**What you have to do**
Starting at the top of the entries, restate word for word each line up to and including the one with "wasm.setup();".

**Provided records**
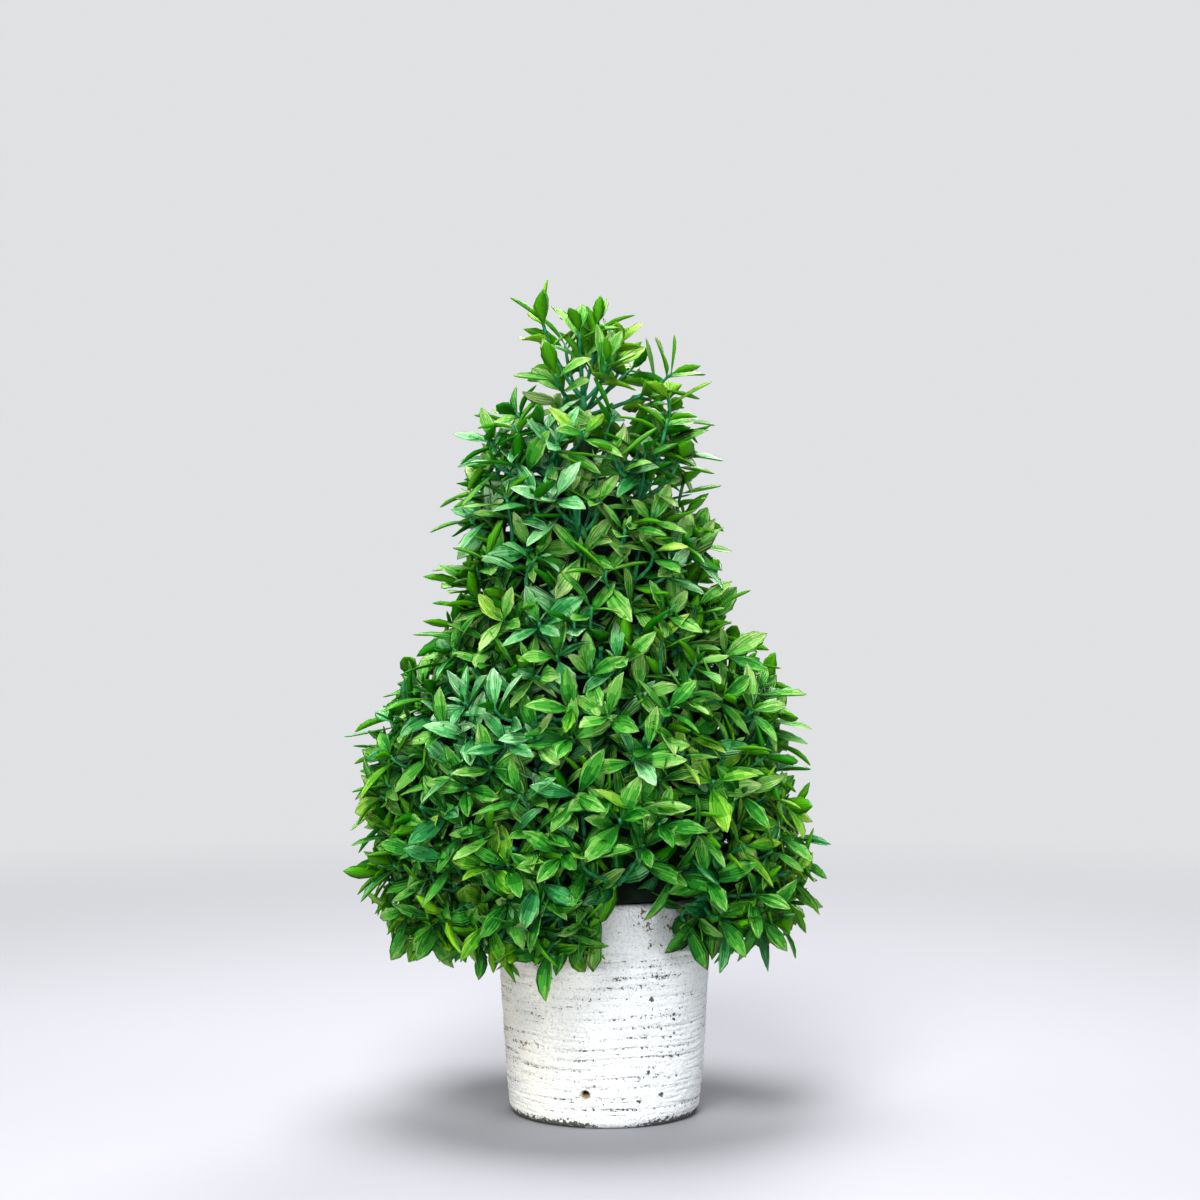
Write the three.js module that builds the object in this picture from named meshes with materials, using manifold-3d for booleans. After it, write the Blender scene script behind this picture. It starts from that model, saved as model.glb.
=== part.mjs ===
// Artificial cone topiary: a crown of moulded savory sprays on a hidden stem, in a whitewashed pot with
// turned rings. Units are millimetres, +Z is up, and the origin is the centre of the pot's flat underside.
// The front of the plant faces -Y.
import * as THREE from "three";
import { mergeVertices } from "three/addons/utils/BufferGeometryUtils.js";
import Module from "manifold-3d";

const wasm = await Module();
wasm.setup();

// Driving dimensions
const CLEAR = 0.3; // kept between neighbouring pieces
const POT = {
  height: 87,
  footRadius: 34.6, // of the flat underside
  heel: 3.2, // rounding from the underside to the wall
  shoulderZ: 59,
  shoulderRadius: 42.2, // the widest ring
  neckZ: 66,
  neckRadius: 40.1,
  bandRadius: 40.8, // the plain band between neck and rim bulges this far
  rimRound: 1.6,
  wall: 4.6,
  floor: 6,
  rings: 14,
  ringDepth: 0.6,
  swell: 0.85, // below 1, the wall leans out faster near its foot
  segments: 28,
};
const PIT = { radius: 1.7, depth: 2.6, z: 13.3, azimuth: -101.4 }; // blind pit in the pot's front, degrees
const FILL = { edgeZ: 78, topZ: 80, flatRadius: 7, clear: 0.45 };
const STEM = { footRadius: 5, tipRadius: 3.2, topZ: 272 };
const CROWN_X = -8.5; // the crown stands this far to the side of the pot's axis
const CROWN_TOP = 330;
const RIM_CLEAR = 1.2; // kept between leaves and the pot

// Matching stations of the crown's core and of its outline, as [radius, z], from under the skirt to the top
const CORE = [[50.5, POT.height + CLEAR], [57, 84.5], [65, 80], [73.5, 84], [78, 104], [76.5, 126], [72, 146],
  [64, 165], [52.5, 185], [43, 205], [38.5, 227], [33, 249], [22, 266]];
const OUTLINE = [[55, 60], [70, 56], [83, 64], [92, 82], [95.5, 109], [93.5, 136], [88.5, 158],
  [81, 180], [66, 203], [57, 227], [54.5, 250], [49, 275], [38, 294]];
const CORE_CAP = [[11, 272], [0, 273]];
const CORE_SEGMENTS = 18;

// The crown's masses, tier by tier. A tier is parted from the one above by a level cut through the core and,
// beyond the core, by a cone that rises at the given slope.
const TIERS = [
  { name: "lower", fromZ: 0, slope: 0, azimuth: -135, sides: ["front", "right", "back", "left"] },
  { name: "middle", fromZ: 148, slope: 1, azimuth: -150, sides: ["front", "back_right", "back_left"] },
  { name: "upper", fromZ: 208, slope: 1.6, azimuth: -160, sides: ["front", "back_right", "back_left"] },
];
const TUFT = { fromZ: 275, coneRadius: 5, slope: 0.6, stemRadius: 2.8, forkZ: 290 };

// The tuft's twigs: the height at which each leaves the leader, the point in the crown's own frame that its
// leaves reach, and the number of leaves round its tip
const TUFT_TWIGS = [
  { fromZ: 288, reach: [7, 2, 328], leaves: 4 },
  { fromZ: 286, reach: [-17, -4, 326], leaves: 4 },
  { fromZ: 287, reach: [-1, -14, 323], leaves: 3 },
  { fromZ: 285, reach: [21, -6, 317], leaves: 3 },
  { fromZ: 279, reach: [41, -6, 306], leaves: 4 },
  { fromZ: 283, reach: [-10, 20, 320], leaves: 3 },
  { fromZ: 281, reach: [20, 27, 308], leaves: 3 },
  { fromZ: 279, reach: [-14, 30, 301], leaves: 3 },
  { fromZ: 279, reach: [-15, -26, 300], leaves: 3 },
  { fromZ: 280, reach: [12, -32, 304], leaves: 3 },
];

// Sprays and leaves
const LEAF = { length: 25, width: 9.8, thick: 0.9, fold: 1.3, droop: 3.2, sink: 0.5, widest: 0.44 };
const TWIG = { rootRadius: 1.3, tipRadius: 1, sunk: 4 };
const JOINT = 1.5; // between neighbouring leaves along a twig
const SPRAYS = 77;
const BARE = { tries: 400, apart: 30 }; // a place this far from every spray gets one of its own
const SHIFTS = 14; // places tried for a spray, up to half of SHIFT_REACH away along the stations
const SHIFT_REACH = 0.12;
const ROSETTE = { leaves: 5, length: LEAF.length, spread: 60 };
const TUFT_ROSETTE = { length: LEAF.length * 0.8, spread: 46 };
const FEWEST_LEAVES = 4;
const HEART = { spread: 8, share: 0.8 }; // the leaf along the twig, and its share of the others' length
const SPREAD_VARIES = 22; // degrees, from the closest rosette to the widest
const LENGTH_VARIES = 0.22; // of a leaf's length
const REACH_SHARE = 0.72; // of a leaf's length, from the end of a twig to the crown's outline

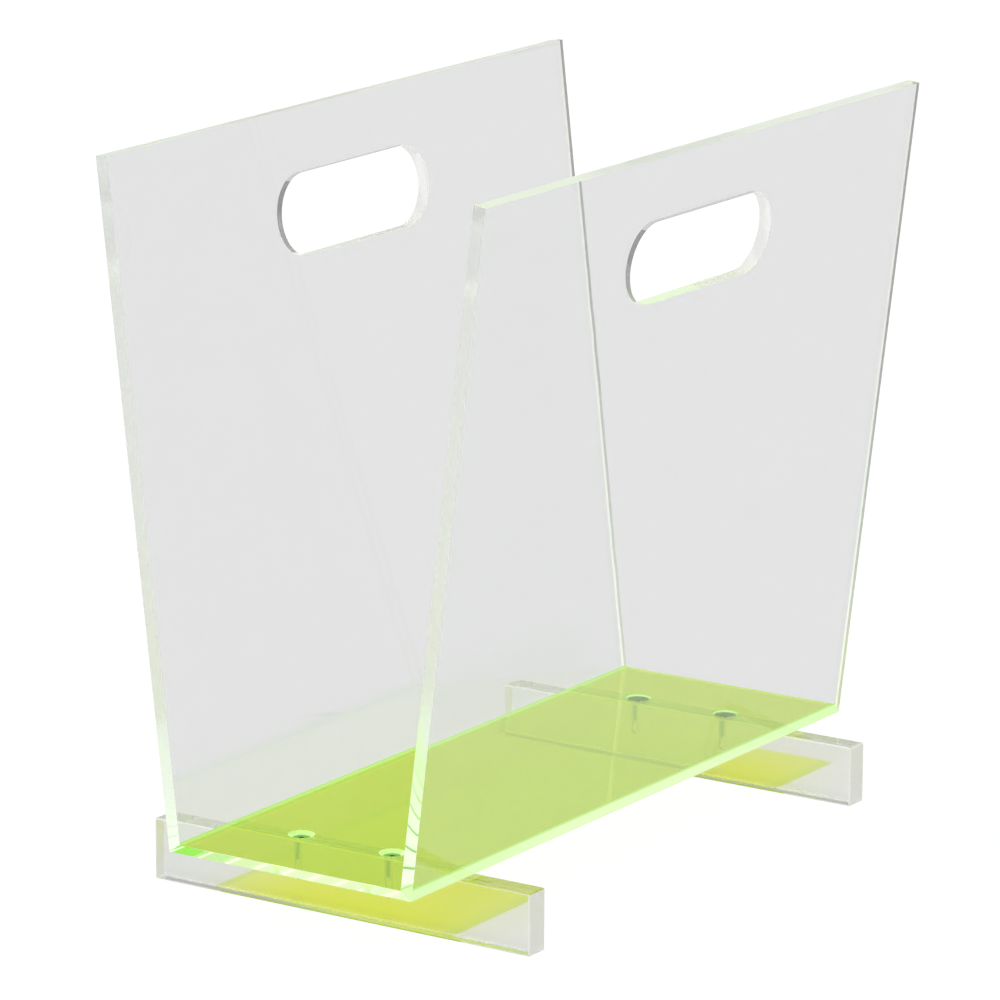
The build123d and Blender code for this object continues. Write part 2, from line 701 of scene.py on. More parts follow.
@dataclass(frozen=True)
class ShadedEnd(Finish):
    """Acrylic that looks along +X, away from the light, with painted shade in colours that change with the
    height.

    Attributes:
        shades: Colours of the painted shade, each with its height above the table.
        clearness: Share of the light that goes through.
        shine: Painted light that is added where the surface is seen straight, as a share of its colour.
        led: Painted brightness that light led along the sheet finds here, in place of the painted shade.
        mirrored: Painted brightness that mirrored light finds here, in place of the painted shade.
        shaded: Brightness of a white surface in this shade.
        marks: How worn the surface is.
    """

    name: str = "clear_acrylic_end_in_shade"
    shades: Tuple[Stop, ...] = ((0.05, (0.80, 0.84, 0.80)), (0.12, (0.58, 0.60, 0.58)),
                                (0.22, (0.24, 0.24, 0.23)), (0.33, (0.18, 0.18, 0.17)))
    clearness: float = 0.35
    shine: float = 0.0
    led: float = 0.86
    mirrored: float = 0.70
    shaded: float = 0.85
    marks: Marks = Marks(0.25, 0.05, wave=0.0)
    lamp_tint: Colour = (0.97, 0.975, 0.97)

    def surface(self, graph: Graph) -> Socket:
        """Adds the painted shade, and gives mirrored light and light that is led inside back what it takes,
        as painted light.

        Args:
            graph: The material's graph.

        Returns:
            The shader.
        """
        shade, turns = graph.ramp("shade by height", graph.along("Z"), self.shades), graph.turns()
        taken = 1 - self.clearness
        more = graph.maths("MULTIPLY", graph.maths("GREATER_THAN", turns, LED_INSIDE),
                           (self.led - self.mirrored) * taken)
        missing = graph.vectors("MULTIPLY_ADD", "what the shade takes", shade, (-self.shaded * taken,) * 3,
                                graph.maths("ADD", more, self.mirrored * taken))
        glow = graph.mix(graph.maths("GREATER_THAN", turns, SEEN_STRAIGHT),
                         graph.scaled("paler where it is seen straight", shade, self.shine),
                         graph.vectors("MAXIMUM", "", missing), "seen straight, or mirrored and led")
        return acrylic(graph, self.marks, shade, self.clearness, glow)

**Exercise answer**
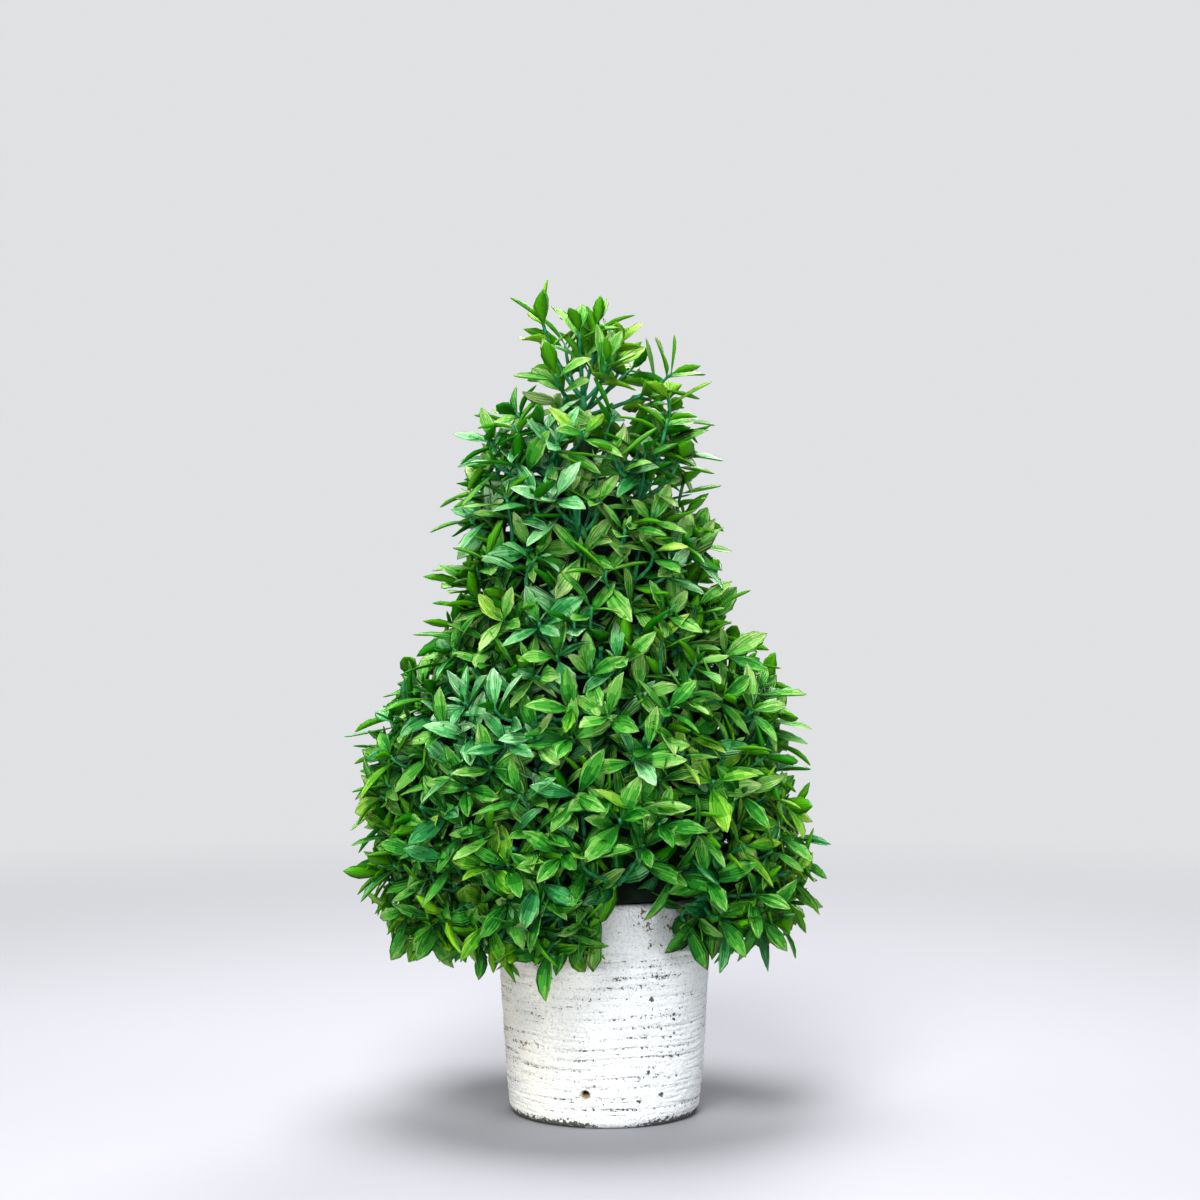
Write the three.js module that builds the object in this picture from named meshes with materials, using manifold-3d for booleans. After it, write the Blender scene script behind this picture. It starts from that model, saved as model.glb.
=== part.mjs ===
// Artificial cone topiary: a crown of moulded savory sprays on a hidden stem, in a whitewashed pot with
// turned rings. Units are millimetres, +Z is up, and the origin is the centre of the pot's flat underside.
// The front of the plant faces -Y.
import * as THREE from "three";
import { mergeVertices } from "three/addons/utils/BufferGeometryUtils.js";
import Module from "manifold-3d";

const wasm = await Module();
wasm.setup();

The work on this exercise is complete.